YOUR OBJECTIVE =
Search the listing for "names" and copy every line where it appears.

• • • •

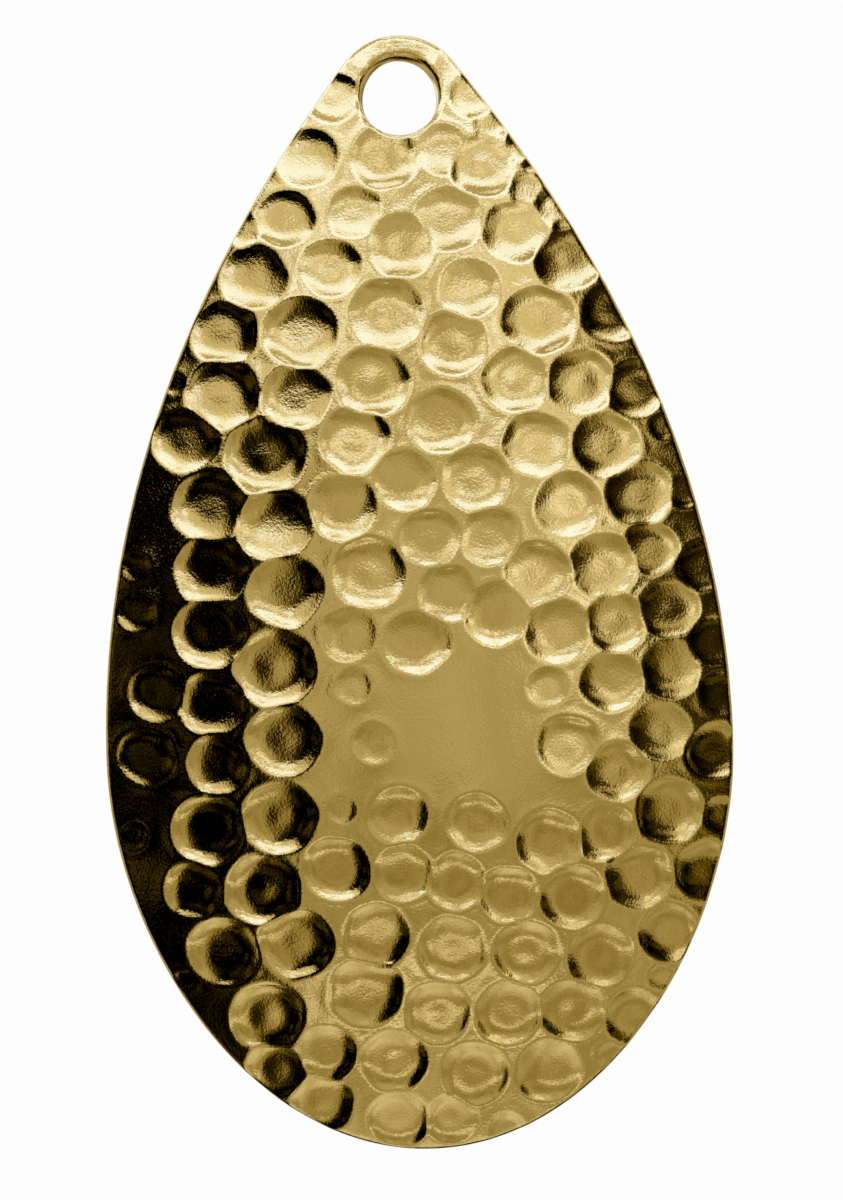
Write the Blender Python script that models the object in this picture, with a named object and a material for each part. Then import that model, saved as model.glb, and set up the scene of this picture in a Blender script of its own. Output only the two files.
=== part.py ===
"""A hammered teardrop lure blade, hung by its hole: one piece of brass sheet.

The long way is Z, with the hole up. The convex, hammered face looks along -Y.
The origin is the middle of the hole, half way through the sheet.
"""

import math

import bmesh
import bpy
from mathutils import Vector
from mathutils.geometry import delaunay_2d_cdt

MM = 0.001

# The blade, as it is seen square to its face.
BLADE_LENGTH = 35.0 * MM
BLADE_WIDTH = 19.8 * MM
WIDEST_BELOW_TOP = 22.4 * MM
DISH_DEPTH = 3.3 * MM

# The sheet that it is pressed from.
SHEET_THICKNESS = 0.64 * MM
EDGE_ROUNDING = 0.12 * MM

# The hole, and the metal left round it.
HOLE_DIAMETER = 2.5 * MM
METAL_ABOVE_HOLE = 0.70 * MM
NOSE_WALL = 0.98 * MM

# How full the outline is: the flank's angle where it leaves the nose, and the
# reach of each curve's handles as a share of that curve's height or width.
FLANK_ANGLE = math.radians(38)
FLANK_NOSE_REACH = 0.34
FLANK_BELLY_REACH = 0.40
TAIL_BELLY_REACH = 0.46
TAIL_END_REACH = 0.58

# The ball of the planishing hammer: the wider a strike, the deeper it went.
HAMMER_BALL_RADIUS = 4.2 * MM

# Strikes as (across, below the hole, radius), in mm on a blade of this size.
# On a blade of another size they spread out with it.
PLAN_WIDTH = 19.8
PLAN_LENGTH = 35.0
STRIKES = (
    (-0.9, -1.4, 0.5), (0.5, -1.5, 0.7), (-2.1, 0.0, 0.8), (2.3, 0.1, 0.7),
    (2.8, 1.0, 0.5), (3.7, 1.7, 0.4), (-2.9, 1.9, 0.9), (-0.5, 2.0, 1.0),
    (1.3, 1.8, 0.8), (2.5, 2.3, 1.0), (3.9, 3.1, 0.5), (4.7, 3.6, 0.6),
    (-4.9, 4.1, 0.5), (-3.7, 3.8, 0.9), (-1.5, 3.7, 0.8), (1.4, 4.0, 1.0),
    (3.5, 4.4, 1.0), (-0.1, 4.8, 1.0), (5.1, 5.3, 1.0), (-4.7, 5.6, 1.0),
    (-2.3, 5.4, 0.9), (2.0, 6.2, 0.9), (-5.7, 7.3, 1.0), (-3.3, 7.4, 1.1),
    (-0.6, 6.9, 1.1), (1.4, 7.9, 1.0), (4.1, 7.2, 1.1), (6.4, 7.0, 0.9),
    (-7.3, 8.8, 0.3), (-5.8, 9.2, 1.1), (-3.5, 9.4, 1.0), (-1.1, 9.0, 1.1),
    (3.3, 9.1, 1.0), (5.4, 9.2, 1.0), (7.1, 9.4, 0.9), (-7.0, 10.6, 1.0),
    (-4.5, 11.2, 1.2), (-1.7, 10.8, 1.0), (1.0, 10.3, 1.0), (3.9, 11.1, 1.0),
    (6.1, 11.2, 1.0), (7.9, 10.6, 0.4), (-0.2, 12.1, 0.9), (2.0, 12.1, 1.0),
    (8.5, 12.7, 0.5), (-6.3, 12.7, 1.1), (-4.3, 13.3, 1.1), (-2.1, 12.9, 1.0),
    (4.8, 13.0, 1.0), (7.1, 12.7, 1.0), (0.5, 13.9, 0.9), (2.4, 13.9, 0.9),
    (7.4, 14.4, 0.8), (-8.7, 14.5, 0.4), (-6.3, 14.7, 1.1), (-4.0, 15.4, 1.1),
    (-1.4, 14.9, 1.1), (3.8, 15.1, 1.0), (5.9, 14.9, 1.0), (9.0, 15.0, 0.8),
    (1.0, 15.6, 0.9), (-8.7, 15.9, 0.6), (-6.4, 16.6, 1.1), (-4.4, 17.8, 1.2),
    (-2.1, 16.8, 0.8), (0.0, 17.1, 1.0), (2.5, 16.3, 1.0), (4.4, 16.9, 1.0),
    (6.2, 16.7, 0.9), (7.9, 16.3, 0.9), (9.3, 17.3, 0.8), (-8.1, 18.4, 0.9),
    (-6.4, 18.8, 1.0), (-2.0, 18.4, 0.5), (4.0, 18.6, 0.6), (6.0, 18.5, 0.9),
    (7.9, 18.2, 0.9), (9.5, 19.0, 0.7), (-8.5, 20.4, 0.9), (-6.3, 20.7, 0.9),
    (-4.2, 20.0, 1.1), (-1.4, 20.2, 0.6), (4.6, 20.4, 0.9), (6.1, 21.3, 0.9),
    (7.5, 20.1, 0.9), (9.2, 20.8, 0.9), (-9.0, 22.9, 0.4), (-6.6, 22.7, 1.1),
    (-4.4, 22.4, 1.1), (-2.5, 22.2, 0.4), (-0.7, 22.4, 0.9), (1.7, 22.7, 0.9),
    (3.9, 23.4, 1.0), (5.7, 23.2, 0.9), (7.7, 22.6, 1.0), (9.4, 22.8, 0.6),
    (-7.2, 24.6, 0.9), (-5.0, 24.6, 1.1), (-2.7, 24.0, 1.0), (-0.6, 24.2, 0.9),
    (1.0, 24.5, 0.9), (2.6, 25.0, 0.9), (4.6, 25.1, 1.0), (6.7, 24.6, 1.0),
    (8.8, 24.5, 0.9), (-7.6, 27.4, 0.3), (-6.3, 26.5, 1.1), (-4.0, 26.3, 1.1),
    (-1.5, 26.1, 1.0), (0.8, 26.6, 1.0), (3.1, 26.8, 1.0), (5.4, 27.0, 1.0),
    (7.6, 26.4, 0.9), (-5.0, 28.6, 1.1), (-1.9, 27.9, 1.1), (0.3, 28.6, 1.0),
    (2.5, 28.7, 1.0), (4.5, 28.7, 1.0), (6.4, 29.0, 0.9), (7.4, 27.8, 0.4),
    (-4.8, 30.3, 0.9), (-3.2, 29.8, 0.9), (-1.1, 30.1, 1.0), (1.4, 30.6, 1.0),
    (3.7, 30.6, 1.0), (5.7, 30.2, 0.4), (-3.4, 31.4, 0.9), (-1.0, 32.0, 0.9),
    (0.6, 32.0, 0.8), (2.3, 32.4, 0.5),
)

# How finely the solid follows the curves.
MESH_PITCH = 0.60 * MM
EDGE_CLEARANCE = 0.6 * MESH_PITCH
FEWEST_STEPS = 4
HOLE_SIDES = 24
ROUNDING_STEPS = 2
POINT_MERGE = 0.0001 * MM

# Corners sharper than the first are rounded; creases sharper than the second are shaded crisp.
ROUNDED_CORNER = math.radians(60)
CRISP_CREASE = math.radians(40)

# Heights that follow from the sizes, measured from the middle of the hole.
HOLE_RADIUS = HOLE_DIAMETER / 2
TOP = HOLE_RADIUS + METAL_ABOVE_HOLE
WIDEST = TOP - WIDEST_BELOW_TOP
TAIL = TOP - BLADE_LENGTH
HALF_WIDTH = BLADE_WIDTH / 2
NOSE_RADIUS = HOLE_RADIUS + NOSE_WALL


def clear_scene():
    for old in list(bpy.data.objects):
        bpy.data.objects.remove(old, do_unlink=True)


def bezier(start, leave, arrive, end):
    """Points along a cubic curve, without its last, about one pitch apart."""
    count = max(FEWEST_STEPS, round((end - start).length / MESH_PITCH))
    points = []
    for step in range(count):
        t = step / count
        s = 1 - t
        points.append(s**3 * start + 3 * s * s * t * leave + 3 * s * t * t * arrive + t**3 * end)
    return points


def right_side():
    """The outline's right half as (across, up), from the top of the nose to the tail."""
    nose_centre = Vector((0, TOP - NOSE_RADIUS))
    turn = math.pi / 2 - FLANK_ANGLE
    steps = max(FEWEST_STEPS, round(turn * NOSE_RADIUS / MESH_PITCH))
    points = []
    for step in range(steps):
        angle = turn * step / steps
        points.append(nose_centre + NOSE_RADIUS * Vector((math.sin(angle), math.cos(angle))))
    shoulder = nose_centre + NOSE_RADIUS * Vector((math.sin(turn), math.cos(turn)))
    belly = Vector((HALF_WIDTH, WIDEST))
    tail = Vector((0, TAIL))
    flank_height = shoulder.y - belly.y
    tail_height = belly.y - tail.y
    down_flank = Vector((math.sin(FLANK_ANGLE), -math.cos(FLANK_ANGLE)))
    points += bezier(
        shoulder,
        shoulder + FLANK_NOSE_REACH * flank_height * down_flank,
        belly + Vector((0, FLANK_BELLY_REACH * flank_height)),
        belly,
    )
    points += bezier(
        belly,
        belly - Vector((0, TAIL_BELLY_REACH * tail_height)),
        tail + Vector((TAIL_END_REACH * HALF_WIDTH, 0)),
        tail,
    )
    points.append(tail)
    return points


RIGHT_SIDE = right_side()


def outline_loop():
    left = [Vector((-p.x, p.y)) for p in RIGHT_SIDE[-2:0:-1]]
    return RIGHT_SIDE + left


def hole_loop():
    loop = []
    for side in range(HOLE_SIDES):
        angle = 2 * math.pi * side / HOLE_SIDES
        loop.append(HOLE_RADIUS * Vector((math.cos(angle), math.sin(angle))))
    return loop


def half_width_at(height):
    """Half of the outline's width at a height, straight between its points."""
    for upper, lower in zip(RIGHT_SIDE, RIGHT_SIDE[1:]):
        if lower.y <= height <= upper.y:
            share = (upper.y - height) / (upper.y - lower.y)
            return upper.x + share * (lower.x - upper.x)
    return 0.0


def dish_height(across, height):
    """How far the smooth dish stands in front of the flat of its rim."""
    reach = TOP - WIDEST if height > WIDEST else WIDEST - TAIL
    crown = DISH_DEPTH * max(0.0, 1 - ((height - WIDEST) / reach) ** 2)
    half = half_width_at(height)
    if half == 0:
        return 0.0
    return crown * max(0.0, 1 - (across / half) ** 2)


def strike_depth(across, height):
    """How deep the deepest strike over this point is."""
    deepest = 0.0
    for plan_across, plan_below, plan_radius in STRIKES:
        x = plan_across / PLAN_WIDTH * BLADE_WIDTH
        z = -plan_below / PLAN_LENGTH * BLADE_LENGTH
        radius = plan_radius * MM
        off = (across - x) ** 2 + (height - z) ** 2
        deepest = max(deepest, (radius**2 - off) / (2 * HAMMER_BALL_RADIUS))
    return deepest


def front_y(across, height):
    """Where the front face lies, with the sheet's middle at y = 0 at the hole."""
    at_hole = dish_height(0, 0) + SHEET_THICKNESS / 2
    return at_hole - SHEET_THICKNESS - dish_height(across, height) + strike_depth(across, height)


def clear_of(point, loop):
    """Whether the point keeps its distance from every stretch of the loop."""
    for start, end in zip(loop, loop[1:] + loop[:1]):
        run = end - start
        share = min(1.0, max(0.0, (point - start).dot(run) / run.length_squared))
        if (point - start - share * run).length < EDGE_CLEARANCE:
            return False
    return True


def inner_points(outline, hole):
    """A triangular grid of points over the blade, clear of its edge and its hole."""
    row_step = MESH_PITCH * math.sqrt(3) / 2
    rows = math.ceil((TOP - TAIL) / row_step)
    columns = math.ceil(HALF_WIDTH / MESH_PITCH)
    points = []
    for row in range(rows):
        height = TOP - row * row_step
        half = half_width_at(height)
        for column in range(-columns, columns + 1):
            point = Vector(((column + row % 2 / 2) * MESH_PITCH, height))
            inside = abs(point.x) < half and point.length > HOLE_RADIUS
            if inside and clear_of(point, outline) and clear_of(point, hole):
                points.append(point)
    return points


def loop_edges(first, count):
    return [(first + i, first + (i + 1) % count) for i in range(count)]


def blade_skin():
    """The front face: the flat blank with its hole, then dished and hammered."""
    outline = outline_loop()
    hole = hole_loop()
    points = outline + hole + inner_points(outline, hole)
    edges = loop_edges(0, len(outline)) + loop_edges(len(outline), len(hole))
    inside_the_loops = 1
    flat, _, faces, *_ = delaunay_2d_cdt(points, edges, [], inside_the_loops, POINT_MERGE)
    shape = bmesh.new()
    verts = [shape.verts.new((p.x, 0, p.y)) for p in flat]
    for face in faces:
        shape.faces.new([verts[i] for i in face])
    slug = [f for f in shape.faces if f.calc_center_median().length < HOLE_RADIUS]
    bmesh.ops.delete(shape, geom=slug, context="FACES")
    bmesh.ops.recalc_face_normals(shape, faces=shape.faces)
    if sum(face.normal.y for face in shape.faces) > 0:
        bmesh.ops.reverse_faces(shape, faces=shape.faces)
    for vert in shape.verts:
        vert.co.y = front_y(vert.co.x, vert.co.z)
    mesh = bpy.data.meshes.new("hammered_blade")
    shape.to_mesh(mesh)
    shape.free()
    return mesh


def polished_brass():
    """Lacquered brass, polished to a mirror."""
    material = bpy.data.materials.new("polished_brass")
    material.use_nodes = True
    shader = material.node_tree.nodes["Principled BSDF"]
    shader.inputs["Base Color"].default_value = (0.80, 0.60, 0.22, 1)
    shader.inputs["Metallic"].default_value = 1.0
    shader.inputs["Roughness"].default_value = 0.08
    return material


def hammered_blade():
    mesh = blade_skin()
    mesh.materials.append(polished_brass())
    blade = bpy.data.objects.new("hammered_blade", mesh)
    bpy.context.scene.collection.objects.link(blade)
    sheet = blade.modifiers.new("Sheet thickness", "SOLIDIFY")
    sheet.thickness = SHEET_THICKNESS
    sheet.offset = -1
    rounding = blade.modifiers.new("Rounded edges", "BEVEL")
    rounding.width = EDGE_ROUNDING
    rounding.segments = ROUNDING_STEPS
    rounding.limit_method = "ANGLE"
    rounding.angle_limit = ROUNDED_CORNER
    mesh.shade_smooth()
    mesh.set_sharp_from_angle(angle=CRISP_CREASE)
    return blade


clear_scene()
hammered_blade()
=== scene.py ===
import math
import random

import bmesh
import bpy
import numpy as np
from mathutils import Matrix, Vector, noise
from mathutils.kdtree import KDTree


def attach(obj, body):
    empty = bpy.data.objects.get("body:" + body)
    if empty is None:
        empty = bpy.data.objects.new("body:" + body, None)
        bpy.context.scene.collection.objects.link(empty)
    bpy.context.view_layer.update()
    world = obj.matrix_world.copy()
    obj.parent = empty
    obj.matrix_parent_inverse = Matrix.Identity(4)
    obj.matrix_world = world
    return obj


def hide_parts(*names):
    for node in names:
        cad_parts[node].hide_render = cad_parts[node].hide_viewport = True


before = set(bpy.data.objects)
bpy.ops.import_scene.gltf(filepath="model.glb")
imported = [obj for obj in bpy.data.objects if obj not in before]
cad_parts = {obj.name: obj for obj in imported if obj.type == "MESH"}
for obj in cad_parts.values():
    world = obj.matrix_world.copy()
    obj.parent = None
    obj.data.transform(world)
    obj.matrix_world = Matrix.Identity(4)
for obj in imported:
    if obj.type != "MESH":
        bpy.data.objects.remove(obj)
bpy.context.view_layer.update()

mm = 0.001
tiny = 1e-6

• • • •

THE RESULT =
def hide_parts(*names):
    for node in names:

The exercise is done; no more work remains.